Ни один роман Стайрона невозможно свести к, условно говоря, короткой и примитивной мысли. Но если брать шире, «Выбор Софи» – это роман о том, что человечество после Второй мировой войны существует как бы посмертно, как и Софи Завистовская. Этот проект окончен, он оказался неудачным. И причина депрессии, которая накрыла Стайрона после этого романа (он же ничего, собственно, ничего и не написал дальше, кроме трех повестей об охоте, о детстве), была в том, что дальше ехать некуда. Это был такой исторический приговор.
Понимаете, очень немногие отваживались вслух сказать, что после Второй мировой войны не только Германия, но и человечество в целом как-то окончательно надорвалось. Я тоже с очень немногими людьми могу об этом говорить. Например, Кушнер. Это один из тех немногих людей в жизни, с которыми я говорил абсолютно серьезно, не делая никаких скидок, которые понимают все. Он человек невероятной глубины. Хотя он никогда так не выглядит, и в интервью он, как и Окуджава, отделывается банальностями. Но если с Окуджавой лучше всего было молчать, но с Кушнером хорошо выпивать. Пока я еще пил, я мог это себе позволить. Он становится предельно серьезен и открыт.

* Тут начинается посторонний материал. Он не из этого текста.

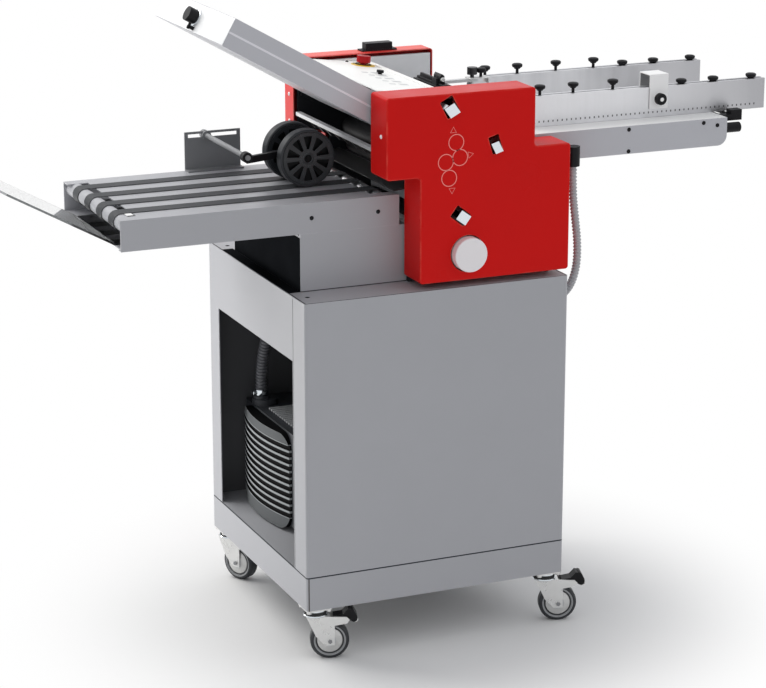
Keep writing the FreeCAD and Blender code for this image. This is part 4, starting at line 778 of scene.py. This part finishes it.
# %% [markdown]
# Round-headed screws hold the feed table's skirt and the delivery's rail. Their heads are low
# black domes with a hexagon socket, here a short dark hollow in the middle of the dome.

# %% Screw heads on the rails
screw_dome = [(0, 0.9), (1.5, 0.9), (1.7, 2.0), (2.6, 1.9), (3.6, 1.2), (4.2, 0.0), (4.2, -0.4)]
turned_parts("delivery_screws", screw_dome, [
    (at(-222, -178, 850), front), (at(-88, -178, 850), front)], "stand", black_plastic)
turned_parts("table_screws", screw_dome, [
    (at(x, -178, z), front) for x, z in ((441, 964), (441, 921), (607, 964), (638, 957))],
    "stand", black_plastic)
turned_parts("table_screws_rear", screw_dome, [
    (at(x, 178, z), back) for x, z in (
        (441, 964), (441, 921), (607, 964), (-222, 850), (-88, 832))], "stand", black_plastic)
turned_parts("cover_side_screws", screw_dome, [
    (at(-105, -232, 1004), left), (at(-105, 232, 1004), left),
    (at(-105, 232, 950), left), (at(198, 232, 1004), right)], "stand", cap_white)

# %% [markdown]
# The other small parts are blocks: a box or a prism with its edges rounded.
# One helper makes each kind, and a matrix turns it where its carrier slopes.

# %% Helpers for blocks and prisms
def round_edges(mesh, corners, round_off):
    """Round all edges between some corners of a mesh."""
    if round_off:
        edges = list({edge for vertex in corners for edge in vertex.link_edges})
        bmesh.ops.bevel(mesh, geom=edges, offset=millimetres(round_off), segments=3,
                        affect="EDGES", profile=0.5)


def turned_place(turn, corner):
    return at(*(turn @ Vector(corner) if turn else corner))


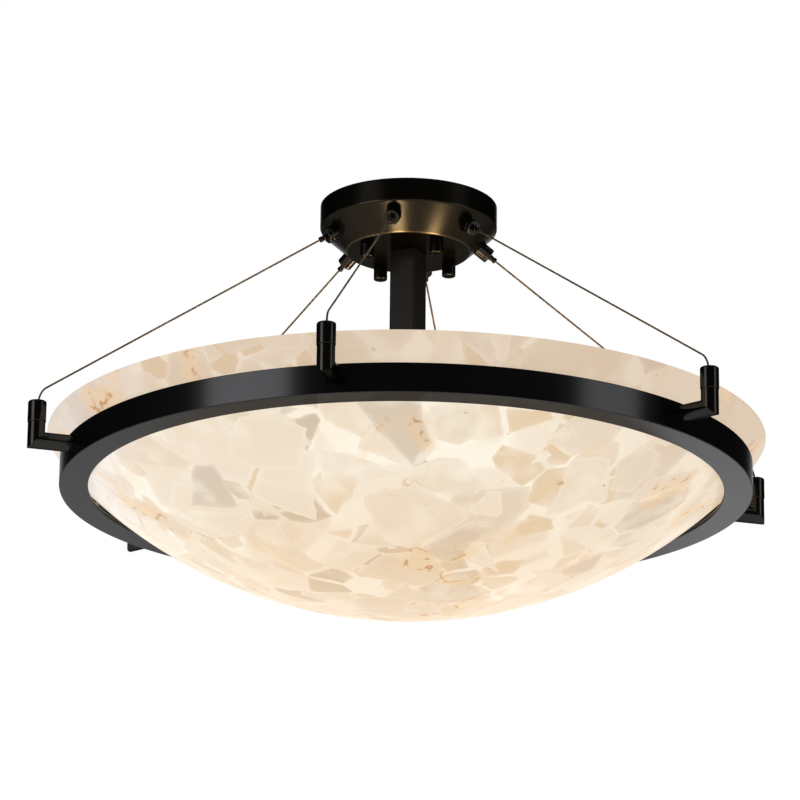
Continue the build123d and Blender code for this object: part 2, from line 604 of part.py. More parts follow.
for number, angle in enumerate(bracket_angles, start=1):
    upright = upright_plane(angle)
    along = rope_plane(angle)
    with BuildPart() as rope:
        with BuildLine(upright) as rope_line:
            FilletPolyline(
                (
                    gripper_circle + rope_start * cos(rope_fall),
                    gripper_height - rope_start * sin(rope_fall),
                ),
                (post_circle, rope_corner),
                (post_circle, stop_top - STOP_LENGTH),
                radius=ROPE_BEND,
            )
        with BuildSketch(Plane(rope_line.line @ 0, z_dir=rope_line.line % 0)):
            Circle(ROPE_RADIUS)
        sweep()
    rope.part.label = f"rope_{number}"
    export_step(rope.part, f"parts/rope_{number}.step")

    # The barrel stands on the cone, with a threaded stud through it and a spring chamber.
    chamber_front = BARREL_LENGTH - BARREL_FRONT_WALL
    chamber_back = chamber_front - CHAMBER_LENGTH
    nozzle_hole = NOZZLE_RADIUS + RUNNING_FIT
    with BuildPart() as gripper:
        with BuildSketch(along):
            with BuildLine():
                Polyline(
                    (-BARREL_RADIUS, 0),
                    (-BARREL_RADIUS, BARREL_RADIUS),
                    (BARREL_LENGTH - BARREL_EDGE, BARREL_RADIUS),
                    (BARREL_LENGTH, BARREL_RADIUS - BARREL_EDGE),
                    (BARREL_LENGTH, 0),
                    close=True,
                )
            make_face()
        revolve(axis=x_axis(along))
        add(canopy_form.part, mode=Mode.SUBTRACT)
        with BuildSketch(along):
            with Locations((-GRIPPER_STUD_LENGTH, 0)):
                stud_run = GRIPPER_STUD_LENGTH + chamber_back
                Rectangle(stud_run, GRIPPER_STUD_RADIUS, align=(Align.MIN, Align.MIN))
        revolve(axis=x_axis(along))
        with BuildSketch(along):
            with BuildLine():
                Polyline(
                    (-GRIPPER_STUD_LENGTH, 0),
                    (-GRIPPER_STUD_LENGTH, rope_hole),
                    (chamber_back, rope_hole),
                    (chamber_back, CHAMBER_RADIUS),
                    (chamber_front, CHAMBER_RADIUS),
                    (chamber_front, nozzle_hole),
                    (BARREL_LENGTH, nozzle_hole),
                    (BARREL_LENGTH, 0),
                    close=True,
                )
            make_face()
        revolve(axis=x_axis(along), mode=Mode.SUBTRACT)
    gripper.part.label = f"gripper_{number}"
    export_step(gripper.part, f"parts/gripper_{number}.step")

    # The nozzle slides into the barrel and frees the rope. Its collar keeps it in.
    nozzle_tip = BARREL_LENGTH + NOZZLE_REACH
    nozzle_tail = chamber_back + NOZZLE_TRAVEL + REST_GAP
    collar_front = chamber_front - REST_GAP
    with BuildPart() as release_nozzle:
        with BuildSketch(along):
            with BuildLine():
                Polyline(
                    (nozzle_tail, rope_hole),
                    (nozzle_tail, NOZZLE_RADIUS),
                    (collar_front - NOZZLE_COLLAR, NOZZLE_RADIUS),
                    (collar_front - NOZZLE_COLLAR, NOZZLE_COLLAR_RADIUS),
                    (collar_front, NOZZLE_COLLAR_RADIUS),
                    (collar_front, NOZZLE_RADIUS),
                    (nozzle_tip - NOZZLE_EDGE, NOZZLE_RADIUS),
                    (nozzle_tip, NOZZLE_RADIUS - NOZZLE_EDGE),
                    (nozzle_tip, rope_hole),
                    close=True,
                )
            make_face()
        revolve(axis=x_axis(along))
    release_nozzle.part.label = f"release_nozzle_{number}"
    export_step(release_nozzle.part, f"parts/release_nozzle_{number}.step")

# The nuts inside the canopy clear the slanted sheet at their lower edge.
with BuildPart() as gripper_nuts:
    for angle in bracket_angles:
        along = rope_plane(angle)
        with BuildSketch(Plane(along.origin, z_dir=along.x_dir).offset(-nut_setback)):
            RegularPolygon(GRIPPER_NUT_FLATS / 2, 6, major_radius=False)
            Circle(GRIPPER_STUD_RADIUS + SCREW_FIT, mode=Mode.SUBTRACT)
        extrude(amount=-GRIPPER_NUT_HEIGHT)
gripper_nuts.part.label = "gripper_nuts"
export_step(gripper_nuts.part, "parts/gripper_nuts.step")

rope_length = rope_line.wires()[0].length
print("rope length", round(rope_length, 1), "mm")
print("rope volume over section times length", rope.part.volume / (pi * ROPE_RADIUS**2 * rope_length))
print("ring height above the bowl's lowest point", round(ring_bottom - (crown_centre - bowl_crown), 1))
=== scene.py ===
from math import acos, asin, atan2, cos, hypot, pi, radians, sin, sqrt

import bmesh
import bpy
from mathutils import Matrix, Vector


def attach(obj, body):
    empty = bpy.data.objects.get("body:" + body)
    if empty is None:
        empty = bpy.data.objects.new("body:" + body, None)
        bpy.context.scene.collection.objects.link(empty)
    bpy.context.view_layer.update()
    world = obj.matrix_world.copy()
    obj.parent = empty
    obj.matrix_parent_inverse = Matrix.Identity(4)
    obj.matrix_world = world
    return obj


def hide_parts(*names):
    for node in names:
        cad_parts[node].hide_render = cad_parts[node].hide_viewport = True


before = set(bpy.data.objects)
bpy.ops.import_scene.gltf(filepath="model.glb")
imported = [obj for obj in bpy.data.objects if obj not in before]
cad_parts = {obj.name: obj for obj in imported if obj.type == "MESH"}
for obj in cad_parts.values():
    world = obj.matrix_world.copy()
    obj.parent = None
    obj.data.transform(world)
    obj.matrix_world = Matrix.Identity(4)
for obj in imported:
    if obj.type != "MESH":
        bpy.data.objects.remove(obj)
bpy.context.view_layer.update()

# ---------------------------------------------------------------- where it is photographed
# The light hangs in a plain white studio. The camera stands lower than the light and looks
# up at it through a long lens, from the side where one bracket is nearest.

scene = bpy.context.scene
scene.view_settings.view_transform = "Standard"

CAMERA_AWAY = 3.5117
CAMERA_LOWER = 1.2784
CAMERA_PITCH = radians(17.357)
CAMERA_YAW = radians(-0.099)
CAMERA_ROLL = radians(0.6)
CAMERA_LENS = 186.66
FLOOR_HEIGHT = -3.8
FLOOR_HALF = 60
FLOOR_TONE = 0.807
LIGHT_ON_OBJECT = 0.75
LAMPS_AIM = Vector((0, 0, -0.2))

camera = bpy.data.objects.new("camera", bpy.data.cameras.new("camera"))
camera.data.lens = CAMERA_LENS
camera.data.clip_end = 200
camera.matrix_world = (
    Matrix.Translation((0, -CAMERA_AWAY, -CAMERA_LOWER))
    @ Matrix.Rotation(-CAMERA_YAW, 4, "Z")
    @ Matrix.Rotation(pi / 2 + CAMERA_PITCH, 4, "X")
    @ Matrix.Rotation(CAMERA_ROLL, 4, "Z")
)
scene.collection.objects.link(camera)
scene.camera = camera


class Shade:
    """One value in a finish, on which Python's operators add Math nodes."""

    def __init__(self, finish, socket):
        self.finish, self.socket = finish, socket

    def maths(self, operation, first, second):
        return self.finish.add("Math", 0, {"operation": operation}, {0: first, 1: second})

    def __add__(self, other):
        return self.maths("ADD", self, other)

    __radd__ = __add__

    def __sub__(self, other):
        return self.maths("SUBTRACT", self, other)

    def __rsub__(self, other):
        return self.maths("SUBTRACT", other, self)

    def __mul__(self, other):
        return self.maths("MULTIPLY", self, other)

    __rmul__ = __mul__

    def __pow__(self, other):
        return self.maths("POWER", self, other)


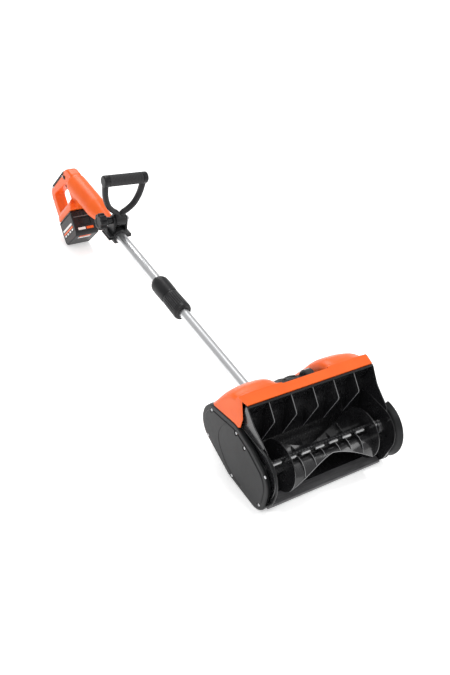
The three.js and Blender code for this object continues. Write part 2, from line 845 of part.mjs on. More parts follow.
// Collar fixed on the upper tube, with a thread for the sleeve under it.
function lockBody() {
  const upper = upperTubeDiameter / 2 + gap;
  const lower = lowerTubeDiameter / 2 + runningGap;
  return turnedAlongTube([
    [lockBodyStart, lower],
    [lockBodyStart, lockDiameter / 2 - 5],
    [lockBodyStart + lockThread, lockDiameter / 2 - 5],
    [lockBodyStart + lockThread, lockDiameter / 2 - 1.5],
    [lockEnd - 20, lockDiameter / 2],
    [lockEnd - 8, lockDiameter / 2 - 2.5],
    [lockEnd, lockDiameter / 2 - 7.5],
    [lockEnd, upper],
    [upperTubeStart - gap, upper],
    [upperTubeStart - gap, lower],
    [lockBodyStart, lower],
  ]);
}

function lockSleeve() {
  const bore = lowerTubeDiameter / 2 + runningGap;
  return turnedAlongTube([
    [lockStart, bore + 2],
    [lockStart, lockDiameter / 2 - 3],
    [lockStart + 6, lockDiameter / 2 - 0.5],
    [lockBodyStart + lockThread - gap, lockDiameter / 2 - 1.5],
    [lockBodyStart + lockThread - gap, lockDiameter / 2 - 5 + gap],
    [lockBodyStart - gap, lockDiameter / 2 - 5 + gap],
    [lockBodyStart - gap, bore + 4.4],
    [lockStart + 14, bore + 4.4],
    [lockStart + 10, bore],
    [lockStart + 4, bore],
    [lockStart, bore + 2],
  ]);
}

// Split ring that the sleeve wedges onto the lower tube.
function lockWedge() {
  const bore = lowerTubeDiameter / 2 + gap;
  const ring = turnedAlongTube([
    [lockStart + 15, bore],
    [lockStart + 16, bore + 3.4],
    [lockBodyStart - 2, bore + 4.2],
    [lockBodyStart - 2, bore],
    [lockStart + 15, bore],
  ]);
  const slit = box(-1.5, 1.5, lockStart, lockBodyStart, 0, 40);
  return cut(ring, slit);
}

// ---------------------------------------------------------------- bow handle

const hubAxis = { y: bowAt, z: bowPivotHeight };
const earOuter = hubHalfWidth + gap + earThickness;

function roundRodAlong(points, diameter, steps) {
  const path = new THREE.CatmullRomCurve3(
    points.map(([x, y, z]) => new THREE.Vector3(x, y, z)),
    false,
    'centripetal',
  );
  const section = new THREE.Shape().absarc(0, 0, diameter / 2, 0, 2 * Math.PI, false);
  return solid(new THREE.ExtrudeGeometry(section, {
    steps,
    curveSegments: 4,
    bevelEnabled: false,
    extrudePath: path,
  }));
}

function bowFrame() {
  const reach = (bowWidth - bowRod) / 2;
  const arm = (s) => roundRodAlong([
    [s * 3, bowAt, bowPivotHeight + 7],
    [s * 9, bowAt, bowPivotHeight + 21],
    [s * 24, bowAt, bowPivotHeight + 31],
    [s * 41, bowAt, bowPivotHeight + 46],
    [s * (reach - 5), bowAt, bowPivotHeight + 72],
    [s * reach, bowAt, bowGripHeight - 18],
    [s * reach, bowAt, bowGripHeight + 2],
  ], bowRod, 14);
  const end = reach + bowRod / 2;
  const bar = turnedAcross([
    [-end, 0],
    [-end, bowRod / 2 - 2],
    [-end + 2, bowRod / 2 + 0.5],
    [end - 2, bowRod / 2 + 0.5],
    [end, bowRod / 2 - 2],
    [end, 0],
  ], { y: bowAt, z: bowGripHeight }, 18);
  const hub = turnedAcross(rod(-hubHalfWidth, hubHalfWidth, hubRadius), hubAxis, 24);
  const boltHole = turnedAcross(rod(-40, 40, boltDiameter / 2 + gap), hubAxis, 16);
  return cut(join(hub, arm(-1), arm(1), bar), boltHole);
}

function bowGrip() {
  const half = bowWidth / 2 - bowRod - gap;
  return turnedAcross(
    barrel(-half, half, bowGripDiameter / 2, bowRod / 2 + 0.5 + gap),
    { y: bowAt, z: bowGripHeight },
    20,
  );
}

const clampStart = bowAt - clampLength / 2;
const clampEnd = bowAt + clampLength / 2;

function clampHalf(upper) {
  const reach = bowWidth / 2;
  const bore = upperTubeDiameter / 2 + gap;
  const ring = turnedAlongTube(barrel(clampStart, clampEnd, bore + clampWall, bore));
  const flangeX = bore + clampWall + clampFlange;
  const flange = (s) => box(
    Math.min(s * bore, s * flangeX), Math.max(s * bore, s * flangeX),
    clampStart, clampEnd,
    upper ? splitLine : -splitLine - flangeThickness,
    upper ? splitLine + flangeThickness : -splitLine,
  );
  const keep = upper
    ? box(-reach, reach, clampStart - 1, clampEnd + 1, splitLine, reach)
    : box(-reach, reach, clampStart - 1, clampEnd + 1, -reach, -splitLine);
  const bored = turnedAlongTube(rod(clampStart - 1, clampEnd + 1, bore));
  return cut(join(ring, flange(-1), flange(1)), bored).intersect(keep);
}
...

Однажды он сказал мне: «Я после некоторых свидетельств о Второй мировой войне – свидетельств, которые предельно кошмарны – стал думать, что человечество – действительно проект неудачный». Можно читать про самые ужасные пытки, зверства, все что угодно. Но, говорит он, я прочел про евреев, загнанных в катакомбы и просто замурованных, заморенных. Эти люди умирали несколько суток. «Когда я про это прочел, я понял, что с этим я дальше жить не могу».
У других другие вещи. Как в Евангелие, знаете: «Вот здесь я останавливаюсь». Есть вещи, которые невместимы, которые не вмещаются в сознание. Человечество натворило в 20-м веке таких вещей, что к нему серьезно относиться стало нельзя, что его надо считать ошибкой, что у него нет будущего. Как, помните, сказано у Воннегута: «14-й том Боконона целиком состоит из одной работы, вся эта работа – из одного слова. Работа эта озаглавлена: «Может ли человечество, зная свою историю, испытывать оптимизм?» Ответ: Нет». Собственно, о чем говорить?
«Выбор Софи» – роман о том, что после Второй мировой войны человечество перешло некоторую границу, за которой можно было бы его оправдать. Вот в этом мировоззрение, вот в чем готика. Ну а метод написания там тот же самый, что обычно у Стайрона – метод постепенного срывания всех масок, танец семи покрывал, когда с истории снимается сначала одна маска, потом другая, третья, и так далее. То есть мы как бы разворачиваем постепенно семь слоев обертки, и история предстает во всей своей наготе. Сначала мы знаем историю героя, потом – версию Софи, потом – ее любовника. Нам истина открывается только в последний момент. В общем, это роман о том, какой бы выбор ты ни сделал (это тоже заветная стайроновская мысль) в заведомо крученой ситуации, на круге этой дорожки скрюченной, – морального выбора там нет. У Софи не было правильного решения. Точно так же, как и правильного решения не было вообще в ситуация навязанных.
В свое время Андрей Шемякин мне говаривал, что лучшее режиссерское достижение Пакулы – это фильм по «Выбору Софи», и лучшая роль Мерил Стрип – это роль, там сыгранная. Я при всей любви к Мерил Стрип и безусловного поклонения перед Пакулой считаю, что эта картина наполовину не так сильна, как стайроновский роман. И уж конечно, играть Софи должна была не Мерил Стрип. Мерил Стрип – это человек с внутренним стержнем, который опознается сразу. При этом Мерил Стрип, как мы знаем, может сыграть все, что угодно. После «Женщины французского лейтенанта», наверное, это европейская актриса номер один.
Тем не менее, Софи Завистовская – тут надо сыграть раздавленного человека. Кто бы это мог сыграть? Не знаю, может быть, Джессика Ланж в определенном возрасте. Понимаете, одна должна играть внешне абсолютную, почти кукольную красоту (рыжая, большеглазая, ангельская), а внутренне – абсолютный крах, труху. А это сыграть очень трудно. Я не знаю, как это можно сделать на экране. И я помню, когда впервые прочитал «Выбор Софи», было ощущение, что Стайрон на этом романе подписал приговор и себе, и истории, и человеку. И он ничего после этого не сделает. Действительно, так оно и получилось. Хотя он написал «Зримую тьму» – абсолютно исповедальное и великое произведение.